Anything that appears in a header file may be processed multiple times by the compiler.

Go Programs

* A Go program can vary in length from 3 lines to millions of lines and it should be written into one or more text files with the extension ".go". For example, hello.Go.  You can use "vi" ", "vim" or any other text editor to write your Go program into a file.

Features Excluded Intentinally

* To keep the language simple and concise, the following features commonly available in other similar languages are omitted in Go:

1. Support for type inheritance

2. Support for method or operator overloading

3. Support for circular dependencies among packages

4. Support for pointer arithmetic

5. Support for assertions

6. Support for generic programming

Features of Go Programming

Binaries

* Go generates binaries for your applications with all the dependencies built-in. This removes the need for you to install runtimes that are necessary for running your application. This eases the task of deploying apoplications and providing necessary updates across thousands of ins tallations. With its support for multiple OS and processor architectures, this is a big win for the language.

Language Design

* The designers of the language made a conscious decision to keep the language simple and easy to understand. The entire specification is in a small number of pages and some interesting design decisions were made vis-a-vis Object-Oriented support in the language that keeps the features limited.

* Towards this, the language is opinionated and recommends an idiomatic way of achieving things. It prefers Composition over Inheritance and its Type System is elegant and allows for behavior to be added without tight coupling the components too much. In Go Language, "Do More with Less" is the mantra.

Powerful Standard Library

* Go comes with a powerful standard library, distributed as packages. This library caters to most components, libraries that developers have come to expect from 3rd party packages when it comes to other languages. A look at the Packages available in the standard library is good enough indication of the power available in them.

Package Management

* Go combines modern day developer workflow of working with Open Source projects and includes that in the way it manages external packages. Support is provided directly in the tooling to get external packages and publish your own packages in a set of easy commands.

Static Typing

* Go is a statically typed language and the compiler works hard to ensure that the code is not just able to compile correctly but other type conversions and compatibility are taken care of. This can avoid the problems that one faces in dynamically typed languages, where you discover the issues only when the code is executed.

Concurrency Support

* One area where the language shines is its first-class support for Concurrency in the language itself.

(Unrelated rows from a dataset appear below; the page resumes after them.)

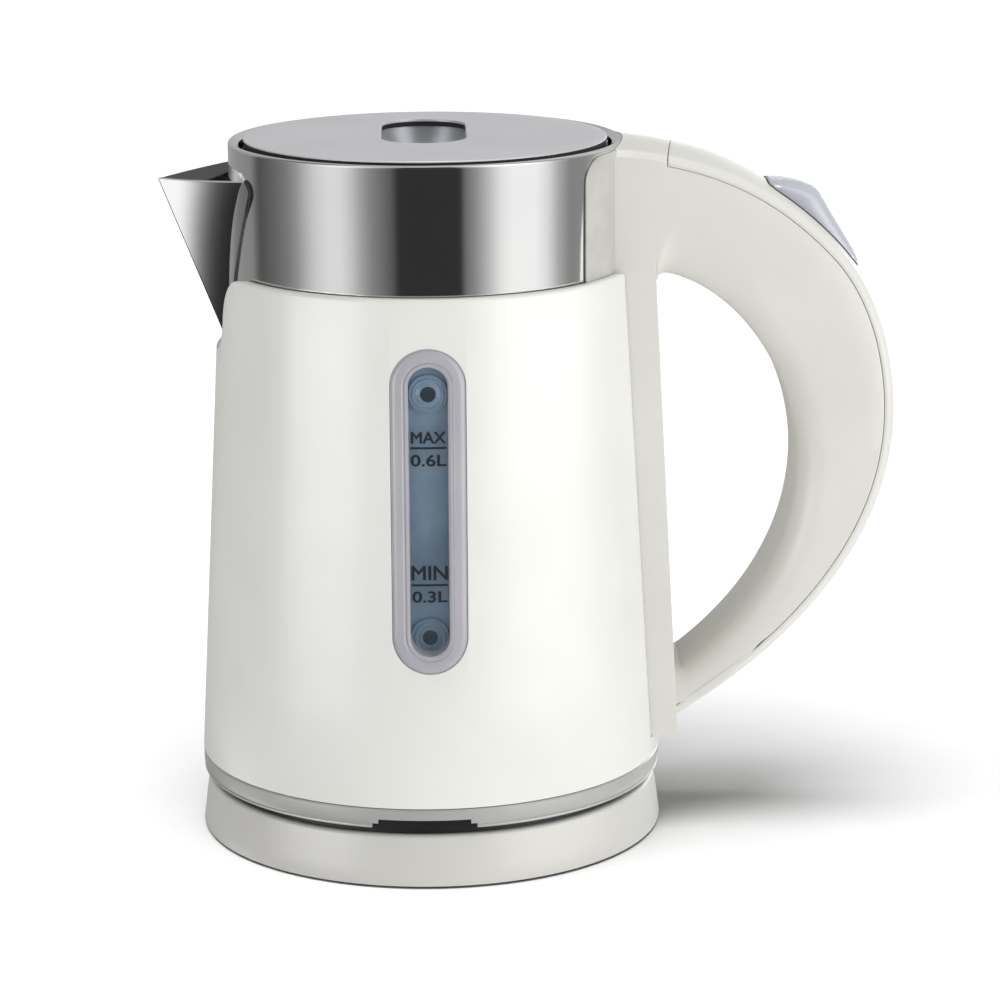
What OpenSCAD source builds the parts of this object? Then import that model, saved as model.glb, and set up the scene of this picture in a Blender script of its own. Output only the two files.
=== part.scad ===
// Cordless electric kettle on a round power base. Millimetres, +Z up, origin on the table at the base's axis,
// handle towards +X, water gauge towards -Y.

/* [Power base] */
// How far the base stands out past the shell, where it meets the table
base_margin = 0.3; // [0:0.1:4]
// How far the base's side leans in towards the top
base_draft = 1.7; // [0:0.1:4]
// Height of the base cover
base_h = 14; // [13:0.5:20]
// Wall of the base cover
base_wall = 2; // [1.5:0.1:3]
// Depth of the dish in the base's top
dish_depth = 0.8; // [0.2:0.1:1.2]
// Radius of the connector collar
collar_r = 14.5; // [13.5:0.1:15]
// Height of the connector collar over the base's top
collar_rise = 10; // [7:0.5:11]
// Radius of the cord inlet's bore
inlet_r = 3.5; // [2.5:0.1:3.8]
// Length of the cord inlet's bore
inlet_length = 8; // [5:0.5:12]
// Distance of the rubber foot ring from the base's edge
foot_inset = 7.5; // [4:0.5:12]
// Width of the rubber foot ring
foot_width = 5; // [3:0.5:6]
// Height of the foot ring under the bottom plate
foot_stand = 1.2; // [0.6:0.1:2]

/* [Pot] */
// Outer radius of the steel pot
pot_r = 51.9; // [51.4:0.1:52.3]
// Thickness of the pot's sheet
pot_wall = 0.6; // [0.4:0.1:0.9]
// Underside of the pot's floor
pot_floor_z = 44.5; // [43:0.5:50]
// Top of the pot's rim
rim_z = 187; // [184:0.5:195]
// Radius of the rim's rounded shoulder
shoulder_r = 3; // [2.4:0.1:3.2]
// Depth of the lip inside the mouth
lip_depth = 6; // [5:0.5:8]
// Height of the steam hole
steam_z = 165.5; // [163:0.5:167]

/* [Spout] */
// Distance from the pot to the spout's tip
spout_out = 18.6; // [12:0.1:24]
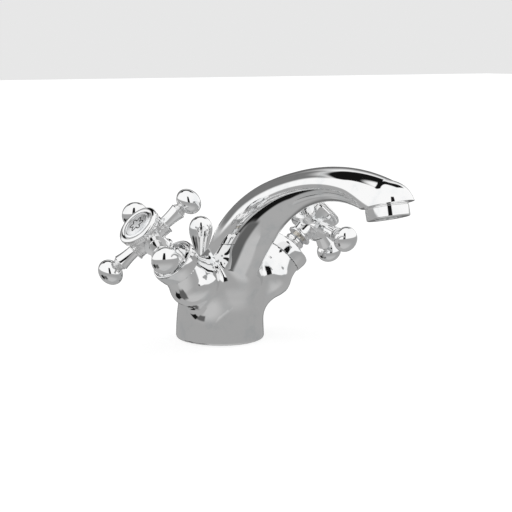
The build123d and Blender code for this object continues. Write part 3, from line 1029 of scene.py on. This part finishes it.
    def spout_field(self, x: np.ndarray, y: np.ndarray, z: np.ndarray) -> np.ndarray:
        """Signed distance, near enough, to the spout and its rounded end over the outlet.

        A point's level at the nearest place of the middle line is
        (plan / half width) ^ p + (depth / half depth) ^ p, to the power 1 / p, where plan is
        the distance across and, ahead of the outlet, forward as well.  Near the outlet the widest
        line drops toward the outlet flat, the lower half's depth counts less and less, so that
        the belly runs down into the flat.  p is 2 at the sides and grows toward the front, where
        the end is fuller than an ellipse.

        Args:
            x: millimetres across.
            y: millimetres to the back.
            z: millimetres up.

        Returns:
            The field in millimetres.
        """
        side = np.broadcast(y, z).shape
        at, offset, ahead = self.nearest(*(np.broadcast_to(v, side).ravel() for v in (y, z)))
        deep = (offset[:, 1] * -ahead[:, 0] + offset[:, 0] * ahead[:, 1]).reshape(side)
        beyond = (offset * ahead).sum(axis=1).reshape(side)
        half = self.sampled(at, self.path["line"][:, 2:])
        half_x, half_n = half[:, 0].reshape(side), half[:, 1].reshape(side)
        reached = at.reshape(side)
        upright = self.grown(reached, self.upright_from_to)
        drop = self.drop * self.grown(reached, self.drop_from_to)
        seat = self.tip_seat(self.nose_forward)
        forward = -((y - seat.origin[1]) * seat.axes[1, 1] + (z - seat.origin[2]) * seat.axes[1, 2])
        forward = np.where(upright > 0.0, np.maximum(forward, 0.0), 0.0)
        height = (y - seat.origin[1]) * seat.axes[2, 1] + (z - seat.origin[2]) * seat.axes[2, 2]
        power = 2.0 + self.nose_fullness * forward**2 / (x**2 + forward**2 + self.side_softening)
        lower = deep + drop < 0.0
        weight = np.where(lower, (1.0 - upright) / (half_n - drop), 1.0 / (half_n + drop))
        depth = np.abs(deep + drop) * weight
        plan = np.sqrt(x**2 + forward**2 + TINY)
        level = ((plan / half_x) ** power + (depth + self.depth_softening) ** power) ** (1.0 / power)
        slope = np.sqrt((plan / half_x**2) ** 2 + (depth * weight) ** 2 + TINY) / level
        field_value = np.maximum((level - 1.0) / slope, self.field_floor)
        foot = np.where(upright > 0.0, -self.flat_depth - height, -self.free_depth)
        field_value = np.maximum(field_value, foot)
        ends = np.abs(beyond) - self.end_slack - self.end_reach * upright
        field_value = np.maximum(field_value, ends)
        return np.broadcast_to(field_value, np.broadcast(x, y, z).shape)

    def sampled(self, at: np.ndarray, values: np.ndarray) -> np.ndarray:
        """Values of the middle line at given lengths along it."""
        run = self.path["run"]
        return np.stack([np.interp(at, run, values[:, k]) for k in range(values.shape[1])], axis=1)

    def skirt_field(self, x: np.ndarray, y: np.ndarray, z: np.ndarray) -> np.ndarray:
        """Signed distance to the skirt: an upright rounded oval that closes as a dome.

        Args:
            x: millimetres across.
            y: millimetres to the back.
            z: millimetres up.

        Returns:
            The field in millimetres.
        """
        table = flowing(self.skirt, self.table_rows)
        half_x, half_y, middle = (np.interp(z, table[:, 0], table[:, k]) for k in (1, 2, 3))
        rise = np.maximum(z - self.dome_base, 0.0) / self.dome_rise
        across, deep = x / half_x, (y - middle) / half_y
        level = np.sqrt(across**2 + deep**2 + rise**2 + TINY)
        steep = (across / half_x) ** 2 + (deep / half_y) ** 2 + (rise / self.dome_rise) ** 2
        slope = np.sqrt(steep + TINY)
        return (level - 1.0) * level / slope

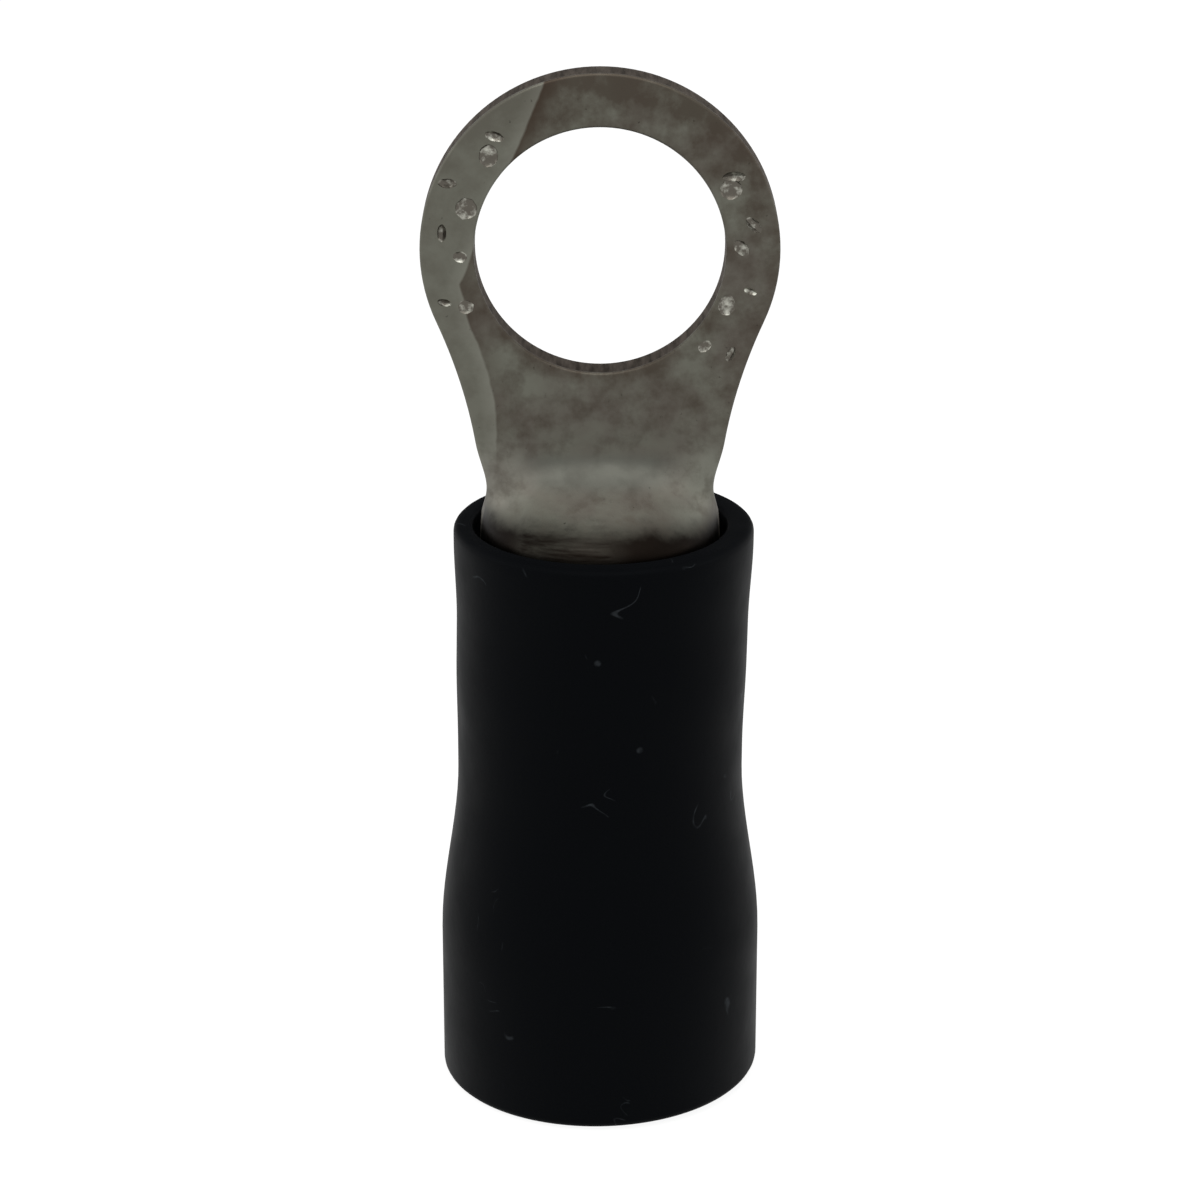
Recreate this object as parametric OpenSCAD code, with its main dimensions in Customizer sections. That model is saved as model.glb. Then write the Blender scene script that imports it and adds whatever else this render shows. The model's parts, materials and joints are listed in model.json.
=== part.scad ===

If you have programming concurrency in other languages, you understand that it is quite complex to do so. Go Concurrency primitives via go routines and channels makes concurrent programming easy. Its ability to take advantage of multi-core processor architectures and efficient memory is one of the reasons while Go code is today running some of the most heavily used applications that are able to scale.

Testing Support

* Go Language brings Unit Testing right into the language itself. It provides a simple mechanism to write your unit tests in parallel with your code. The tooling also provides support to understand code coverage by your tests, benchmarking tests and writing example code that is used in generating your code documentation.

* Go has seen sighnificant adoption from large projects and due to its tooling, ecosystem and language design, programmers are steadily moving towards it, especially while building out infrastructure pieces. We expect that its popularity will continue to rise. Getting started with Go is straightforward and the Go Programming Language Home page has everything from installing the tool-chain to learning about Go.